Christmas Presents Sent to Space

APThe Progress blasting off from the Baikonur Cosmodrome late Wednesday.
An unmanned cargo ship carrying Christmas gifts and supplies hurtled through space toward the international space station on Thursday.

The Progress M-55 was launched at 21:39 p.m. Wednesday from the Baikonur Cosmodrome in Kazakhstan and entered orbit about nine minutes later, after jettisoning three booster sections, said a duty officer with the Federal Space Agency. The officer said he was not authorized to give his name.

In addition to some 2.5 metric tons of food, water, books, DVDs and scientific equipment, the ship is also bringing cosmonaut Valery Tokarev and astronaut William McArthur chocolates, two red holiday caps and gifts from their families.

The ship was expected to dock with the space station orbiting at about 350 kilometers above the Earth late on Friday.

McArthur and Tokarev are in the third month of their six-month mission aboard the space station.

The Progress craft is the 20th to be sent to the station.

In a switch from the usual, its predecessor, Progress 19, will remain docked to the station.

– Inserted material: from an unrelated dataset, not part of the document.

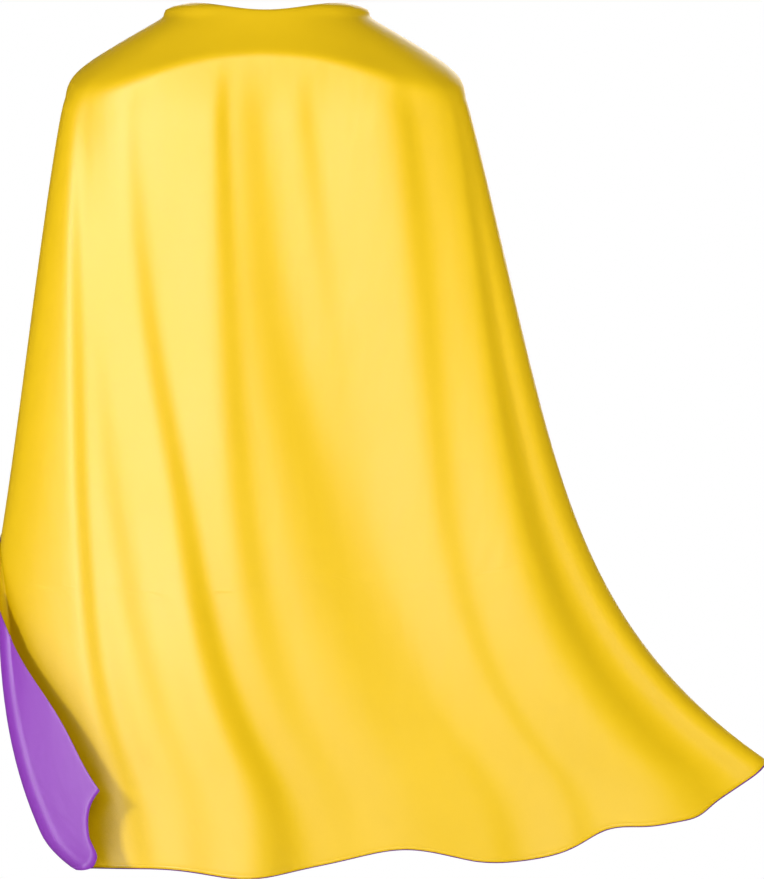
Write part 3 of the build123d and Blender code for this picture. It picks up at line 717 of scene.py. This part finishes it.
def fibre_material(name, colour, darker, scale, stretch, depth, roughness):
    """Fibrous cloth: noise drawn out one way, in the colour and in the bump."""
    material, nodes, links = new_material(name)
    out = nodes.new("ShaderNodeOutputMaterial")
    body = nodes.new("ShaderNodeBsdfPrincipled")
    place = nodes.new("ShaderNodeTexCoord")
    squeeze = nodes.new("ShaderNodeMapping")
    squeeze.inputs["Scale"].default_value = stretch
    fibres = nodes.new("ShaderNodeTexNoise")
    fibres.inputs["Scale"].default_value = scale
    fibres.inputs["Detail"].default_value = 6.0
    tint = nodes.new("ShaderNodeMix")
    tint.data_type = "RGBA"
    tint.inputs["A"].default_value = (*darker, 1.0)
    tint.inputs["B"].default_value = (*colour, 1.0)
    bump = nodes.new("ShaderNodeBump")
    bump.inputs["Strength"].default_value = 0.6
    bump.inputs["Distance"].default_value = depth
    body.inputs["Roughness"].default_value = roughness
    body.inputs["Sheen Weight"].default_value = 0.25
    links.new(place.outputs["Object"], squeeze.inputs["Vector"])
    links.new(squeeze.outputs["Vector"], fibres.inputs["Vector"])
    links.new(fibres.outputs["Fac"], tint.inputs["Factor"])
    links.new(fibres.outputs["Fac"], bump.inputs["Height"])
    links.new(tint.outputs["Result"], body.inputs["Base Color"])
    links.new(bump.outputs["Normal"], body.inputs["Normal"])
    links.new(body.outputs["BSDF"], out.inputs["Surface"])
    return material


felt = fibre_material(
    "interfacing", (0.80, 0.79, 0.75), (0.62, 0.61, 0.58), 900.0, (1, 1, 1), 0.0001, 0.9
)
hook_nylon = fibre_material(
    "hook_tape", (0.86, 0.47, 0.020), (0.66, 0.33, 0.012), 1500.0, (1, 1, 4), 0.00006, 0.42
)
loop_nylon = fibre_material(
    "loop_tape", (0.84, 0.44, 0.022), (0.62, 0.30, 0.012), 1100.0, (1, 1, 2), 0.0001, 0.75
)
sewing_thread = fibre_material(
    "thread", (0.62, 0.31, 0.010), (0.42, 0.19, 0.006), 2500.0, (1, 1, 6), 0.00004, 0.55
)

tab_plies("hook", 1)
tab_plies("loop", -1)

loops = tubes("loop_patch_pile", *loop_pile(LOOP_TAPE_IN + 0.5, LOOP_HEIGHT), LOOP_RADIUS)
loops = join(loops, band("loop_tape_strip", LOOP_TAPE_IN, STRIP, TAPE_HALF, TAPE_HEIGHT))
hooks = tubes("hook_patch_hooks", *hook_field(HOOK_TAPE_IN + 0.6, HOOK_HEIGHT), HOOK_RADIUS)
hooks = join(hooks, band("hook_tape_strip", HOOK_TAPE_IN + STRIP, STRIP, TAPE_HALF, TAPE_HEIGHT))
hook_outer_face = TAB_MIDDLE + LIFT + 0.9
loop_thread = join(
    tubes("loop_patch_stitches", *stitch_row(LOOP_TAPE_IN + 0.60, 1.0), THREAD_RADIUS),
    tubes("loop_back_stitches", *stitch_row(NECK_RADIUS + 0.02, -1.0), THREAD_RADIUS),
)
hook_thread = join(
    tubes("hook_patch_stitches", *stitch_row(HOOK_TAPE_IN + 0.50, -1.0), THREAD_RADIUS),
    tubes("hook_back_stitches", *stitch_row(hook_outer_face + 0.04, 1.0), THREAD_RADIUS),
)
for piece, node, slot, material, body in (
    (loops, "loop_patch", "loop_tape", loop_nylon, "loop_tab"),
    (hooks, "hook_patch", "hook_tape", hook_nylon, "hook_tab"),
    (loop_thread, "loop_patch_stitching", "thread", sewing_thread, "loop_tab"),
    (hook_thread, "hook_patch_stitching", "thread", sewing_thread, "hook_tab"),
):
    piece.data.materials.clear()
    piece.data.materials.append(material)
    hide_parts(node)
    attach(piece, body)

# ------------------------------------------------------------------ stage and light
VIEW_MIDDLE = Vector((0.0928, 0.0, -0.3510))
VIEW_HEIGHT = 0.6975
VIEW_DISTANCE = 5.0
CLOTH_PLANE = -0.09

camera_data = bpy.data.cameras.new("camera")
camera = bpy.data.objects.new("camera", camera_data)
bpy.context.collection.objects.link(camera)
camera.location = (VIEW_MIDDLE.x, CLOTH_PLANE - VIEW_DISTANCE, VIEW_MIDDLE.z)
camera.rotation_euler = (math.pi / 2, 0.0, 0.0)
camera_data.lens = camera_data.sensor_width * VIEW_DISTANCE / VIEW_HEIGHT
bpy.context.scene.camera = camera


def area_light(name, place, aim, size, power, colour=(1.0, 1.0, 1.0)):
    data = bpy.data.lights.new(name, "AREA")
    data.shape = "RECTANGLE"
    data.size, data.size_y = size
    data.energy = power
    data.color = colour
    lamp = bpy.data.objects.new(name, data)
    bpy.context.collection.objects.link(lamp)
    lamp.location = place
    lamp.rotation_euler = (Vector(aim) - Vector(place)).to_track_quat("-Z", "Y").to_euler()
    return lamp


CENTRE = (0.08, -0.05, -0.35)
# On the back of the cape the sheen comes from this soft light alone, which gives nothing
# else.  The key, fill and front lamps give no sheen; the one inside the cape gives both.
sheen_light = area_light("sheen", (-1.10, -2.95, 0.35), CENTRE, (0.7, 1.0), 66.0)
sheen_light.visible_diffuse = False
LAMPS = (
    ("key", (-2.45, -2.25, 0.55), 0.4, 66.0),
    ("fill", (2.6, -1.9, 1.15), 0.8, 50.0),
    ("front", (0.1, -3.2, 0.50), 1.2, 24.0),
    ("inside", (0.3, 2.8, 0.60), 1.6, 40.0),
)
for name, place, width, power in LAMPS:
    lamp = area_light(name, place, CENTRE, (width, width), power)
    lamp.visible_glossy = name == "inside"

floor_mesh = bpy.data.meshes.new("floor")
floor_mesh.from_pydata([(-9, -6, -1.0), (9, -6, -1.0), (9, 12, -1.0), (-9, 12, -1.0)], [], [(0, 1, 2, 3)])
floor = bpy.data.objects.new("floor", floor_mesh)
bpy.context.collection.objects.link(floor)
material, nodes, links = new_material("floor")
out = nodes.new("ShaderNodeOutputMaterial")
paint = nodes.new("ShaderNodeBsdfDiffuse")
paint.inputs["Color"].default_value = (0.95, 0.95, 0.95, 1.0)
glow = nodes.new("ShaderNodeEmission")
glow.inputs["Strength"].default_value = 1.0
mix = nodes.new("ShaderNodeMixShader")
path = nodes.new("ShaderNodeLightPath")
links.new(path.outputs["Is Camera Ray"], mix.inputs["Fac"])
links.new(paint.outputs[0], mix.inputs[1])
links.new(glow.outputs[0], mix.inputs[2])
links.new(mix.outputs[0], out.inputs["Surface"])
floor_mesh.materials.append(material)
floor.visible_glossy = False

world = bpy.data.worlds.new("world")
bpy.context.scene.world = world
world.use_nodes = True
nodes, links = world.node_tree.nodes, world.node_tree.links
nodes.clear()
out = nodes.new("ShaderNodeOutputWorld")
seen = nodes.new("ShaderNodeBackground")
seen.inputs["Strength"].default_value = 1.0
lit = nodes.new("ShaderNodeBackground")
lit.inputs["Strength"].default_value = 0.07
path = nodes.new("ShaderNodeLightPath")
mix = nodes.new("ShaderNodeMixShader")
links.new(path.outputs["Is Camera Ray"], mix.inputs["Fac"])
links.new(lit.outputs[0], mix.inputs[1])
links.new(seen.outputs[0], mix.inputs[2])
links.new(mix.outputs[0], out.inputs["Surface"])
world.cycles_visibility.glossy = False
seen.inputs["Color"].default_value = (1, 1, 1, 1)
lit.inputs["Color"].default_value = (1, 1, 1, 1)

bpy.context.scene.view_settings.view_transform = "Standard"
bpy.context.scene.view_settings.look = "None"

A Progress is usually undocked and deorbited shortly before the launch of the next Progress, clearing that docking port for the new arrival, NASA said in a statement.

In this case, mission managers have decided that Progress 19 will stay at the station so its remaining oxygen can be transferred, it said.

That also will give McArthur and Tokarev a chance to fill it completely with garbage and unneeded equipment.

It is scheduled to re-enter and subsequently burn in Earth's atmosphere in early March.

Russia's Progress cargo ships and Soyuz space capsules have been the ISS's lifeline since the U.S. space shuttle Columbia disaster in 2003.

The shuttle program was suspended for more than two years; the shuttle Discovery flew to the station in July, but problems with its insulation raised doubts about when the next shuttle would go into space.

Also Wednesday, a Kosmos 3M rocket carrying a military and a communications satellite successfully blasted off from the Plesetsk Cosmodrome in northern Russia, the space agency duty officer said.

Russia's commercial space program has suffered a series of setbacks this year, as Moscow tries to compete in the international market for lucrative satellite launches.

A 120 million euro ($142 million) European Space Agency satellite was destroyed in October when a Russian booster failed.

In a separate mishap, the Russian military lost an experimental unmanned space vehicle as it returned to Earth during a test flight.

By comparison, Russia's manned space program -- with its Soyuz rockets and Progress cargo ships -- has served as a stalwart workhorse, reliably bringing crew and cargo back and forth to the international space station over the years.